Later, in the United Stales, he set up a farm which is visited each year by some twenty thousand farmers, specialists, and research men from all over the United States as well as India, China, Russia, Palestine, and other African, Asiatic, and European countries. He takes an active part in the farming of this thousand-acre grass and livestock farm, and in the wide range of agricultural and nutritional experiments conducted there. He is at heart and in action a “dirt farmer,”working during the summer many hours a day in the field, on the plow, harrow, hay baler, and manure spreader, and knowing every head of livestock down to the newest calf, and every square foot of the thousand acres, the condition it is in, and what it needs.
He has a big house on his place which is filled most of the time with visitors of even more varied sorts and conditions than those who came to his house in France. During and after the war he took in three half-French, half-American boys and one Swedish lad who, he feels, are members of his family. which in it self is not small. One small wing of the house is given over to offices, library, and two ground-floor bedrooms which he shares with six dogs and his wife. “ The dogs don’t sleep With me,”he says, “I sleep with the dogs.”
Now that this farm is reaching its zenith and is very nearly in complete working order, he has other projects in other states under way: but I believe that the original farm and the big house will always be the center of his life, for it has a peculiar quality and beauty of its own, a certain spell and magic which could not be recaptured anywhere else.
His frequent comings and goings are always fraught with great excitement. There is a wild sense of hurry and busyness about the house all the day of his going away. Ten minutes before it is time for him to leave, he changes his clothes and begins packing.
He invariably takes with him two valises, one large and one small. At the bottom of both he piles magazines, books, unanswered letters, cartons of cigarettes, a pack or so of playing cards, writing paper, a pair of extra shoes, and occasionally a box of candy. On top of these are laid the inevitable pin-striped suit, some underclothes, too many shirts (some of which are never unpacked from one trip to another), one or two ties, and a very ancient toilet case. This toilet case has seen much life and travel in all parts of the globe and is filled with a few things which he does need, and with many which he might need, even to very old cold pills and dusty bottles of witch hazel and other liniments picked up here and there. On top of the case is sometimes thrown a dinner jacket with trousers which may or may not match it.

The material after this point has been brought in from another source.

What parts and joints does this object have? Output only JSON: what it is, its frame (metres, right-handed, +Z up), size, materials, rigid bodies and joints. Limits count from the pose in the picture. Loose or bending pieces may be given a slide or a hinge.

This medley of packing accomplished, he rushes through the house, grabbing hat and overcoat on the way, and throws himself into the car. Those traveling with him should be ready and waiting, and very much on the lookout, for more than likely he will forget about them and will plunge by, leaving them breathless with shouting and running after him. His hurrying is induced by terror of losing the train and by the fact that he must stop at a newsstand on the way to the station and buy some dozen or more magazines and newspapers to add to the mass already piled up in his valises. If it is possible to avoid it, there is never a good-bye said on these exits— which often bewilders guests who have not gone through one before and who stand around with outstretched hands and polite words of farewell dying on their lips. His departures are not supposed to be noticed or commented upon.
No matter how long or how short a time he has been away, the return is equally momentous. All of the day before becomes back, scrubbing, readying up, and extra cooking are going on although he never seems to notice whether there is dirt or dust about and will very likely take a bowl of crackers and milk at a meal in lieu of other food however delicious. The family, the household, and even the dogs arc agog with anticipation and excitement. They all appear to have put on a new set of clothes and made up their faces afresh. For a few days, and indeed until he goes away again, there is an extra tinge of zest and color to everything that happens, for near him drabness never sets in.
There is much more to be told of this story, but I feel that enough has been said to give an idea of the breathless feeling that sometimes overtakes those who live and work with my husband.